Skeena Resource’s Eskay Creek $600-million revitalization project will need three levels of government approval to reopen the mine, according to Monday’s agreement – which is the first to be reached under B.C.’s Declaration on the Rights of Indigenous Peoples Act (DRIPA), enacted in 2019.

The project must first go through a B.C. environmental assessment and possibly a separate federal environmental review, unless Ottawa accepts the provincial review as its own. If it passes those hurdles, the Tahltan’s 4,000 members will hold a ratification vote to determine if the mine, which was closed in 2008, will reopen.

The Tahltan Nation’s traditional territories span 11 per cent of B.C., including the mineral-rich “golden triangle” in the northwest corner of the province.

Chad Day, president of the Tahltan government, said at a news conference in Victoria that he expects that the agreement will lead to a more prosperous future for his community. But, he added: “The Tahltan people will ultimately decide whether or not this project goes through.”

In a province with few treaties, the majority of B.C.’s land base remains subject to Indigenous rights and title claims. The clarity around the environmental-review process should be reassuring to investors, Premier John Horgan told reporters.

“We recognize the inherent rights of the Tahltan to make decisions on their territory. The Tahltan recognize that they are part and parcel of British Columbia and Canada, and working together, we can do extraordinary things,” he said. “That will of course, mean less uncertainty, more reconciliation. It will remove restrictions to economic growth, and will help us to build investor confidence.”

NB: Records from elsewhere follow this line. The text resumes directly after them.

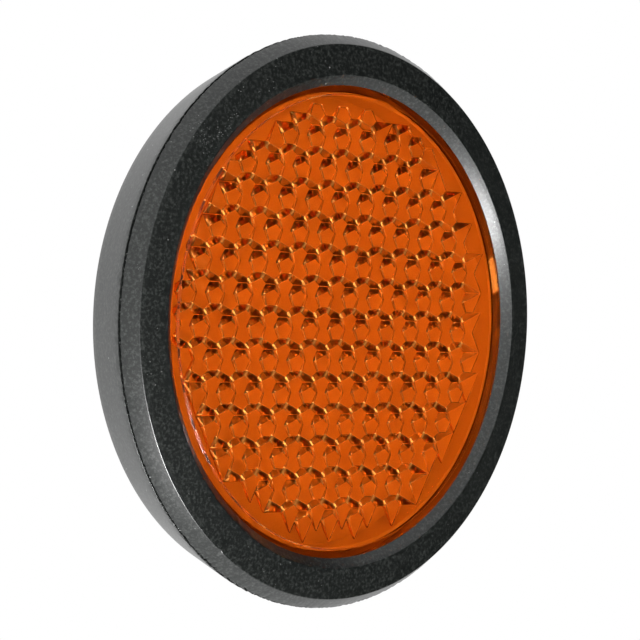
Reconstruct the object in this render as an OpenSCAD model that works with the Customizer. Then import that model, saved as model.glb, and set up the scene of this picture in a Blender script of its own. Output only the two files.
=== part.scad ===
// Round reflector in a rubber surround, for a mudguard, rack or trailer.
// An amber lens with moulded corner-cube prisms is welded to a back plate. A screw
// stud is moulded into the plate, and a soft rubber housing is stretched over both.
//
// The reflector's axis is Y. The lens faces -Y and +Z is up. The origin is on the
// axis, in the plane where the back of the rubber meets the panel.

/* [Lens] */
// Outer diameter of the lens, under the rubber lip
lens_d = 63.4; // [50:0.2:80]
// Wall of the lens in front of the prisms
lens_front_t = 2; // [1.2:0.1:3]
// Width of the lower ring round the front of the lens
lens_rim_w = 2.1; // [1.5:0.1:4]
// How far the middle of the front stands above that ring
lens_step_h = 0.25; // [0.1:0.05:0.6]
// Thickness of the skirt that stands on the back plate
skirt_t = 1.6; // [1:0.1:2.5]
// Rounding of the edge round the front of the lens
lens_edge_r = 0.35; // [0.1:0.05:0.5]

/* [Prisms] */
// Width of one prism across its flats
prism_af = 2.73; // [1.8:0.01:4]
// Smooth ring between the prisms and the inside of the skirt
prism_margin = 0.9; // [0.5:0.1:4]
// Height of the plinth that carries the whole block of prisms
plinth_h = 0.3; // [0.1:0.05:1]
// How far the lens is turned in the rubber, anticlockwise from the front
lens_turn = 27.3; // [0:0.1:60]
// Air gap between the tips of the prisms and the back plate
tip_gap = 1.94; // [0.3:0.02:3]

/* [Back plate] */
// Thickness of the plate
plate_t = 2.2; // [2:0.1:4]
// Diameter of the boss that fills the hole in the rubber
boss_d = 14; // [12:0.2:18]
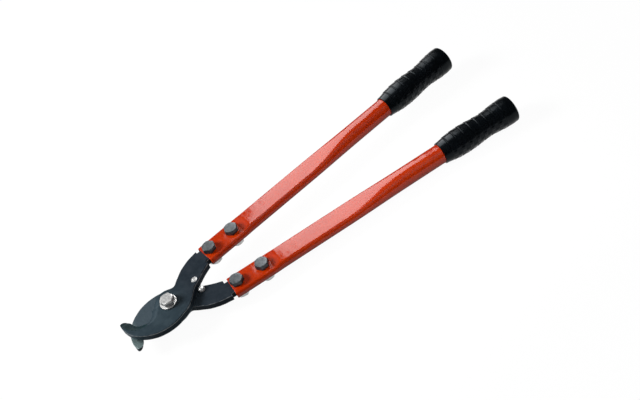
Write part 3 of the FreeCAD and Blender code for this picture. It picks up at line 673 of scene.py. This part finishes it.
def grip_mesh(side, level):
    """The plain sleeve before its rings and pads, with each point's station, turn and reach kept."""
    turn = np.linspace(0, 2 * math.pi, 180, endpoint=False)
    turned_in = GRIP_TURN_IN * GRIP_LENGTH
    body = np.arange(0.0012, turned_in, 0.00048)
    bore = TUBE_DIAMETER / 2 + 0.00003
    floor = GRIP_LENGTH - GRIP_END_WALL
    last = GRIP_LENGTH - 0.0003
    profile = [
        (floor, 0.0), (floor, bore), (0.05, bore), (0.0040, bore), (0.0004, bore),
        (0.0, 0.0143), (0.0, 0.0154), (0.0002, 0.0158), (0.0006, 0.0160)]
    profile += list(zip(body, smooth_table(GRIP_PROFILE, body / GRIP_LENGTH)))
    for bend in np.radians(range(10, 100, 10)):
        shrunk = GRIP_END_ROUND * (1 - math.cos(bend))
        profile.append((turned_in + 0.0032 * math.sin(bend), GRIP_END_RADIUS - shrunk))
    profile += [(last, 0.012), (last, 0.006), (last, 0.0)]
    rows = [[
        on_handle(side, GRIP_START + station, radius * math.cos(t), radius * math.sin(t), level)
        for t in turn] for station, radius in profile]
    mesh = skinned(rows)
    axis = Vector(on_handle(side, 1, 0, 0, 0)) - Vector(on_handle(side, 0, 0, 0, 0))
    start = Vector(on_handle(side, GRIP_START, 0, 0, level))
    outward = Vector((0, 0, 1)).cross(axis)
    along = np.array([(v.co - start).dot(axis) for v in mesh.vertices])
    angle = np.array([math.atan2((v.co - start).z, (v.co - start).dot(outward)) for v in mesh.vertices])
    reach = np.array([((v.co - start) - axis * (v.co - start).dot(axis)).length for v in mesh.vertices])
    for name, values in (("station", along), ("turn", angle), ("reach", reach)):
        mesh.attributes.new(name, "FLOAT", "POINT").data.foreach_set("value", values.astype(np.float32))
    return mesh


def socket(tree, name, kind, value=None, out=False):
    """A named input or output on a Geometry Nodes tree."""
    side = "OUTPUT" if out else "INPUT"
    made = tree.interface.new_socket(name=name, in_out=side, socket_type="NodeSocket" + kind)
    if value is not None:
        made.default_value = value


# Rings and pads raised on the sleeve: a rule on the station along the grip and the turn about it.
relief = bpy.data.node_groups.new("grip relief", "GeometryNodeTree")
socket(relief, "Sleeve", "Geometry")
for name, value in (
        ("Ring First", RING_FIRST), ("Ring Pitch", RING_PITCH), ("Ring Count", float(RING_COUNT)),
        ("Ring Width", 0.0016), ("Ring Depth", 0.0005), ("Bead Height", 0.0005), ("Pad Angle", PAD_ANGLE),
        ("Pad Height", 0.00045)):
    socket(relief, name, "Float", value)
socket(relief, "Finish", "Material")
socket(relief, "Sleeve", "Geometry", out=True)
given = relief.nodes.new("NodeGroupInput")
result = relief.nodes.new("NodeGroupOutput")
station, turn, reach = (
    put(relief, "GeometryNodeInputNamedAttribute", {"data_type": "FLOAT"}, Name=name).outputs["Attribute"]
    for name in ("station", "turn", "reach"))
pitch = given.outputs["Ring Pitch"]
phase = calc(relief, "DIVIDE", calc(relief, "SUBTRACT", station, given.outputs["Ring First"]), pitch)
nearest = calc(relief, "ROUND", phase)
offset = calc(relief, "MULTIPLY", calc(relief, "SUBTRACT", phase, nearest), pitch)
among = calc(relief, "MULTIPLY", calc(relief, "GREATER_THAN", nearest, -0.5),
             calc(relief, "LESS_THAN", nearest, calc(relief, "SUBTRACT", given.outputs["Ring Count"], 0.5)))
half_width = calc(relief, "MULTIPLY", given.outputs["Ring Width"], 0.5)
groove_floor = calc(relief, "MULTIPLY", half_width, 0.3)
groove = ease(relief, calc(relief, "ABSOLUTE", offset), groove_floor, half_width, 1.0, 0.0)
bead_gap = calc(relief, "ABSOLUTE", calc(relief, "SUBTRACT", offset, half_width))
bead = ease(relief, bead_gap, 0.0, half_width, 1.0, 0.0)
ring_height = calc(relief, "SUBTRACT", calc(relief, "MULTIPLY", bead, given.outputs["Bead Height"]),
                   calc(relief, "MULTIPLY", groove, given.outputs["Ring Depth"]))
ring_height = calc(relief, "MULTIPLY", ring_height, among)
column = calc(relief, "DIVIDE", turn, given.outputs["Pad Angle"])
tier = calc(relief, "MULTIPLY", phase, 2.0)
column_part = calc(relief, "ABSOLUTE", calc(relief, "SUBTRACT", calc(relief, "FRACT", column), 0.5))
tier_part = calc(relief, "ABSOLUTE", calc(relief, "SUBTRACT", calc(relief, "FRACT", tier), 0.5))
pad = calc(relief, "MULTIPLY", ease(relief, column_part, 0.34, 0.46, 1.0, 0.0),
           ease(relief, tier_part, 0.32, 0.44, 1.0, 0.0))
parity = calc(relief, "ADD", calc(relief, "FLOOR", column), calc(relief, "FLOOR", tier))
chequer = calc(relief, "LESS_THAN", calc(relief, "FLOORED_MODULO", parity, 2.0), 0.5)
flank = ease(relief, calc(relief, "ABSOLUTE", calc(relief, "COSINE", turn)), 0.52, 0.60)
within = calc(relief, "MULTIPLY", calc(relief, "GREATER_THAN", phase, 0.0),
              calc(relief, "LESS_THAN", phase, calc(relief, "SUBTRACT", given.outputs["Ring Count"], 1.0)))
there = calc(relief, "MULTIPLY", flank, within)
pad = calc(relief, "MULTIPLY", calc(relief, "MULTIPLY", pad, chequer), there)
height = calc(relief, "ADD", ring_height, calc(relief, "MULTIPLY", pad, given.outputs["Pad Height"]))
outside = calc(relief, "GREATER_THAN", reach, SLEEVE_SKIN)
height = calc(relief, "MULTIPLY", height, outside)
lift = put(relief, "ShaderNodeVectorMath", {"operation": "SCALE"},
           in0=put(relief, "GeometryNodeInputNormal").outputs[0], Scale=height)
raised = put(relief, "GeometryNodeSetPosition", Geometry=given.outputs["Sleeve"], Offset=lift.outputs[0])
whole = put(relief, "GeometryNodeRealizeInstances", Geometry=raised.outputs[0])
coloured = put(relief, "GeometryNodeSetMaterial", Geometry=whole.outputs[0],
               Material=given.outputs["Finish"])
feed(relief, result, in0=coloured.outputs[0])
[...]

DRIPA is B.C.’s vehicle to implement the United Nations Declaration on the Rights of Indigenous Peoples, which states that resource developments require the “free, prior and informed consent” of affected Indigenous peoples. When DRIPA was passed into law, the province was emphatic that it does not grant First Nations veto power over resource development. However, it does promise redress and restitution when a project is approved without Indigenous consent.

The environmental review for the Eskay Creek mine will be conducted under the province’s assessment process, but it will be governed under the umbrella of Section 7 of DRIPA, which requires the consent of the Indigenous governing body before the province can exercise its statutory power to make a decision.

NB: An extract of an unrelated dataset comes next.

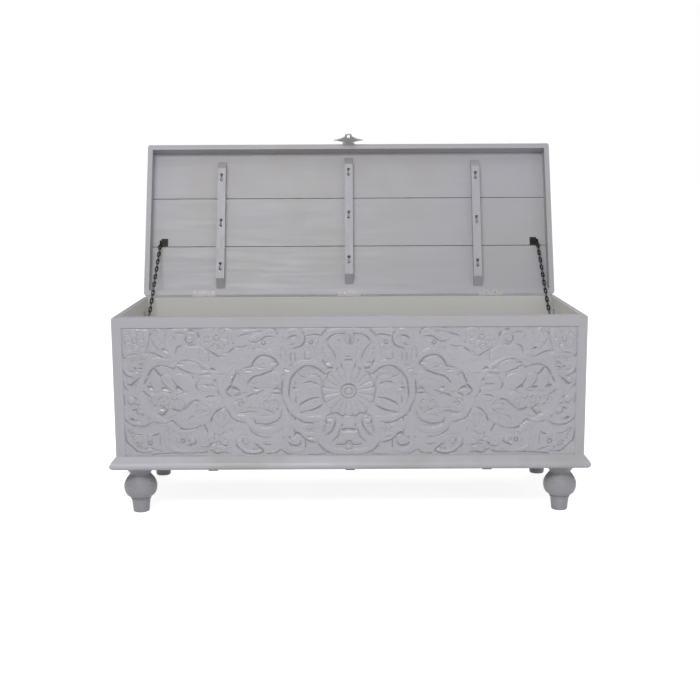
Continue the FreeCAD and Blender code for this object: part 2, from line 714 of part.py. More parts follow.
def link(start, end, normal):
    """One chain link: straight sides and faceted ends round a start and an end on its middle line."""
    run = (end - start).normalize()
    across = normal.cross(run)
    points = []
    for centre, forward in ((end - run * link_half_width, 1), (start + run * link_half_width, -1)):
        for turn_deg in (60, 0, -60):
            turn = math.radians(turn_deg)
            reach = link_half_width if turn_deg == 0 else link_half_width / math.sin(math.radians(60))
            points.append(centre + run * (forward * reach * math.cos(turn)) + across * (forward * reach * math.sin(turn)))
    return tube(points, wire_radius, wire_sides, normal, True)


def half_chain(first, last, count):
    """Links from a point on the first one's middle line to a point on the last one's, turned by quarters."""
    run = last - first
    length = run.Length
    run.normalize()
    flat = (X - run * X.dot(run)).normalize()
    bite = 2 * wire_radius + link_gap
    pitch = (length - bite) / count
    links = []
    for i in range(count):
        start = first + run * (pitch * i)
        normal = flat if i % 2 == 0 else flat.cross(run)
        links.append(link(start, start + run * (pitch + bite), normal))
    return Part.makeCompound(links)


def stays():
    """Two chain stays, each as two half chains, with the plate and stud at either end."""
    wall_screws, lid_screws, wall_plates, lid_plates = [], [], [], []
    for name, side in zip(side_names, (-1, 1)):
        wall, lid = stay_ends(side)
        run = (lid - wall).normalize()
        knee = (wall + lid) * 0.5
        parts["chain_%s_lower" % name] = half_chain(wall - run * link_half_width, knee, lower_link_count)
        upper = half_chain(lid + run * link_half_width, knee - run * link_half_width, upper_link_count)
        parts["chain_%s_upper" % name] = upper
        wall_plates.append(wall_plate(wall, side))
        lid_plates.append(lid_plate(side))
        for step in (-1, 1):
            face_x = side * (inner_side - stay_plate_thickness)
            head = Vector(face_x, wall.y, wall.z + step * stay_plate_height * 0.32)
            wall_screws.append(screw(head, X * side, small_screw_radius, small_screw_length))
            head = Vector(side * (stay_lid_place - stay_plate_width * 0.75), pin_y - stay_lid_along
                          + step * stay_plate_height * 0.3, lid_under - stay_plate_thickness)
            lid_screws.append(screw(head, Z, small_screw_radius, small_screw_length))
    wall_heads, lid_heads = Part.makeCompound(wall_screws), Part.makeCompound(lid_screws)
    parts["chain_wall_plates"] = Part.makeCompound([plate.cut(wall_heads) for plate in wall_plates])
    parts["chain_lid_plates"] = opened(Part.makeCompound([plate.cut(lid_heads) for plate in lid_plates]))
    parts["chain_wall_screws"] = wall_heads
    parts["chain_lid_screws"] = opened(lid_heads.copy())


def stud(point, side, root_x):
    """A short round stud with a head, along X, from its root to just past the point where a link hangs."""
    end_x = point.x - side * (wire_radius + link_gap)
    if (end_x - root_x) * side > 0:
        end_x = point.x + side * (wire_radius + link_gap)
    away = X if end_x > root_x else -X
    reach = abs(end_x - root_x)
    stations = ((0.0, stud_radius), (reach, stud_radius), (reach, stud_head_radius),
                (reach + stud_head, stud_head_radius))
    return turned(stations, stud_sides, Vector(root_x, point.y, point.z), away)


def wall_plate(wall, side):
    """The plate on an end board that holds the foot of a chain."""
    face_x = side * inner_side
    inner_x = side * (inner_side - stay_plate_thickness)
    half_w, half_h = stay_plate_width / 2, stay_plate_height / 2
    x0, x1 = min(face_x, inner_x), max(face_x, inner_x)
    plate = block(x0, x1, wall.y - half_w, wall.y + half_w, wall.z - half_h, wall.z + half_h)
    return plate.fuse(stud(wall, side, inner_x)).removeSplitter()


def lid_plate(side):
    """The black plate on a lid plank, with an ear and a stud for the head of a chain, as it lies when shut."""
    y = pin_y - stay_lid_along
    z = lid_under - stay_lid_above
    ear_x = stay_lid_place - wire_radius - link_gap - stay_ear_thickness
    half_h = stay_plate_height / 2
    x0, x1 = sorted((side * (ear_x + stay_ear_thickness - stay_plate_width), side * (ear_x + stay_ear_thickness)))
    plate = block(x0, x1, y - half_h, y + half_h, lid_under - stay_plate_thickness, lid_under)
    e0, e1 = sorted((side * ear_x, side * (ear_x + stay_ear_thickness)))
    ear_half = stud_head_radius * 1.2
    ear = block(e0, e1, y - ear_half, y + ear_half, z - ear_half, lid_under)
    rod = stud(Vector(side * stay_lid_place, y, z), side, side * ear_x)
    return plate.fuse(ear).fuse(rod).removeSplitter()


def hasp():
    """The hasp plate on the lid's front edge, its pin, and the winged flap that drops over the staple."""
    y = front_y - hasp_knuckle_radius - hasp_standoff
    z = lid_bottom + hasp_pin_above
    half = hasp_plate_width / 2
    centre_half = hasp_root_width / 2
    plate_low = z + hasp_knuckle_radius * 0.5
    plate = block(-half, half, front_y - hasp_plate_thickness, front_y, plate_low, plate_low + hasp_plate_height)
    room = centre_half + knuckle_gap
    plate = plate.cut(block(-room, room, y, front_y, z, z + hasp_knuckle_radius + knuckle_gap))
    for x0 in (-half, room):
        x1 = x0 + half - room
        web = block(x0, x1, y, front_y, z, plate_low + hasp_plate_thickness)
        plate = plate.fuse(barrel(x0, x1, hasp_knuckle_radius, y, z)).fuse(web)
    hole = bore(-half, half, hasp_pin_radius, y, z)
    screws = []
    for step in (-1, 1):
        head = Vector(step * half * 0.6, front_y - hasp_plate_thickness, plate_low + hasp_plate_height * 0.7)
        screws.append(screw(head, Y, small_screw_radius, small_screw_length))
    parts["hasp_plate"] = opened(plate.cut(hole).cut(Part.makeCompound(screws)))
    parts["hasp_screws"] = opened(Part.makeCompound(screws))
    parts["hasp_pin"] = opened(barrel(-half, half, hasp_pin_radius, y, z))
    parts["hasp_flap"] = opened(hasp_flap(y, z).cut(hole))


def hasp_flap(y, z):
    """The flap as it hangs when shut: a root, two pointed wings, a slot and a round nose."""
    root = hasp_root_width / 2
    neck = Vector(root, y, z - hasp_knuckle_radius * 1.5)
    wing = Vector(hasp_width / 2, y, z - hasp_length * hasp_wing_share)
    nose = Vector(hasp_nose_radius * 0.82, y, z - hasp_length + hasp_nose_radius * 1.57)
    tip = Vector(0, y, z - hasp_length)
    half_edge = [Vector(root, y, z)] + bow(neck, wing, 0.08, 3) + bow(wing, nose, 0.12, 4)[1:]
    half_edge += bow(nose, tip, -0.34, 4)[1:]
    other = [Vector(-v.x, v.y, v.z) for v in reversed(half_edge[:-1])]
    flap = slab(half_edge + other, Y * hasp_thickness)
    flap.translate(Y * (-hasp_thickness / 2))
    root_barrel = barrel(-root, root, hasp_knuckle_radius, y, z)
    slot_z = box_top - staple_below_top
    half = slot_height / 2
    slot = block(-slot_width / 2, slot_width / 2, y - overrun, y + overrun, slot_z - half, slot_z + half)
    return flap.fuse(root_barrel).cut(slot)


def staple():
    """The eye on the front for the hasp: a loop of thick wire on a small plate."""
    z = box_top - staple_below_top
    face_y = front_y
    half = staple_height / 2 - staple_wire_radius
    bend = half * 0.55
    out = staple_reach - staple_wire_radius
    points = []
    for reach, rise in ((0, -half), (out - bend, -half), (out, -half + bend), (out, half - bend),
                        (out - bend, half), (0, half)):
        points.append(Vector(0, face_y - reach, z + rise))
    loop = tube(points, staple_wire_radius, wire_sides, X, False)
    half_w, half_h = staple_plate_width / 2, staple_plate_height / 2
    plate = block(-half_w, half_w, face_y - staple_plate_thickness, face_y, z - half_h, z + half_h)
    parts["staple"] = plate.fuse(loop).removeSplitter()


front_frame()
carved_panel()
box_boards()
base()
floor()
feet()
lid_planks()
lid_rims()
lid_battens()
hinges()
for rim_name in ("front", "back", "left", "right"):
    opened(parts["lid_rim_" + rim_name])
stays()
hasp()
staple()

os.makedirs("parts", exist_ok=True)
for node, shape in parts.items():
    if not shape.isValid():
        print("not valid:", node)
    shape.exportStep("parts/%s.step" % node)

lower_turn_deg, upper_turn_deg = stay_folding()
print(len(parts), "nodes; half chains turn", round(lower_turn_deg, 2), round(upper_turn_deg, 2))
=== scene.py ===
import bpy
import math
import numpy as np
from mathutils import Matrix, Vector


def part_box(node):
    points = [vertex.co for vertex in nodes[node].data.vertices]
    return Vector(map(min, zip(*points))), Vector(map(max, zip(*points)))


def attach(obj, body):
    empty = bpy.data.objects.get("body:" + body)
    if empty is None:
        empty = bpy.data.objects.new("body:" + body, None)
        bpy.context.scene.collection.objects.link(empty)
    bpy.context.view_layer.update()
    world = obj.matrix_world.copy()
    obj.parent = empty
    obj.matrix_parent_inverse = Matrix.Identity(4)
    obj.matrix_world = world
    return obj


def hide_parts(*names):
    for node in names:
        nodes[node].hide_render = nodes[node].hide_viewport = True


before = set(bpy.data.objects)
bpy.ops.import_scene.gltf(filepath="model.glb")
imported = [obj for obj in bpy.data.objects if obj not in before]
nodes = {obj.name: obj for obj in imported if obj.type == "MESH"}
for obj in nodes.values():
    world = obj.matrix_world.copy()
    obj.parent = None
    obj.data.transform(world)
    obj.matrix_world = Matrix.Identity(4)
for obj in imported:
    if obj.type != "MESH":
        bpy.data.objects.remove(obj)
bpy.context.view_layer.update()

# Colours as they should look under plain light
PAINT = (0.435, 0.428, 0.462)
PAINT_WARM = (0.455, 0.443, 0.452)
# Painted shade for the carving's hollows
PAINT_HOLLOW_SHADE = (0.25, 0.243, 0.262)
CREAM = (0.615, 0.60, 0.57)
# Dark bare wood, kept near black as painted shade under the floor
BATTEN_BROWN_AND_SHADE = (0.085, 0.07, 0.068)
BRONZE = (0.007, 0.006, 0.0055)
BRONZE_WORN = (0.020, 0.015, 0.012)
BRONZE_RUBBED = (0.030, 0.024, 0.019)
STEEL_CHIP = (0.20, 0.19, 0.185)
STEEL_DARK = (0.16, 0.155, 0.15)
STEEL_LIGHT = (0.34, 0.33, 0.345)

# Inner faces of the box, and how far from them the cream lining ends
INNER_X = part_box("side_board_right")[0].x
INNER_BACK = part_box("back_board_upper")[0].y
INNER_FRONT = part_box("front_top_rail")[1].y
LINING_STARTS = 0.0016
LINING_FULL = 0.0010

# Small forms that paint and wear give the CAD's own pieces
SOFT_EDGE = 0.0008
SOFT_ANGLE = math.radians(35)
LINK_SWELL = 0.0011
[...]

B.C.’s environmental assessments typically take between three and five years to complete, and the process for Eskay Creek is now in the early stages. The province is asking Ottawa to accept the provincial environmental assessment process as its own, which would mean the project would only go through a single review. Both levels of government would each need to issue a decision based on the review’s findings.

Murray Rankin, B.C.’s Minister of Indigenous Relations and Reconciliation, said the Tahltan have given advance consent to the process, but the environmental review itself is unchanged.

“There’ll be the certainty upfront that’s created through this: We know where the Tahltan Central Government stands on the project,” he said.

Skeena Resources is still working on its feasibility study for bringing the mine back online, said Justin Himmelright, the company’s senior vice president of external affairs and sustainability, in the news conference.

Reopening the mine would require a $600-million capital investment, and would create up to 500 jobs and deliver about $730-million of direct tax revenue to the province, he added. The site already has road access, permits for a tailings pond and access to hydroelectric power.

“So today, the project has all of these great assets that are the legacy of the previous project. The part that has been missing from the Eskay Creek project is … it has never achieved formal consent from the Tahltan Nation. And so it’s a very, very important step,” Mr. Himmelright said.

The Tahltan have embraced a wide range of entrepreneurial ventures including aviation, road construction, IT management, power line construction, clean energy and engineering. Many Tahltan members work in the mining industry. The First Nation has been strategic in what projects it will embrace, however, and has blocked a string of coal mines that would have operated in what it regards as sacred land.

The Association for Mineral Exploration, in a statement, welcomed Monday’s agreement.

“AME supports the modernization of the laws that regulate exploration and development activity in B.C. and applauds the clarity agreements such as this can provide,” president and CEO Kendra Johnston said.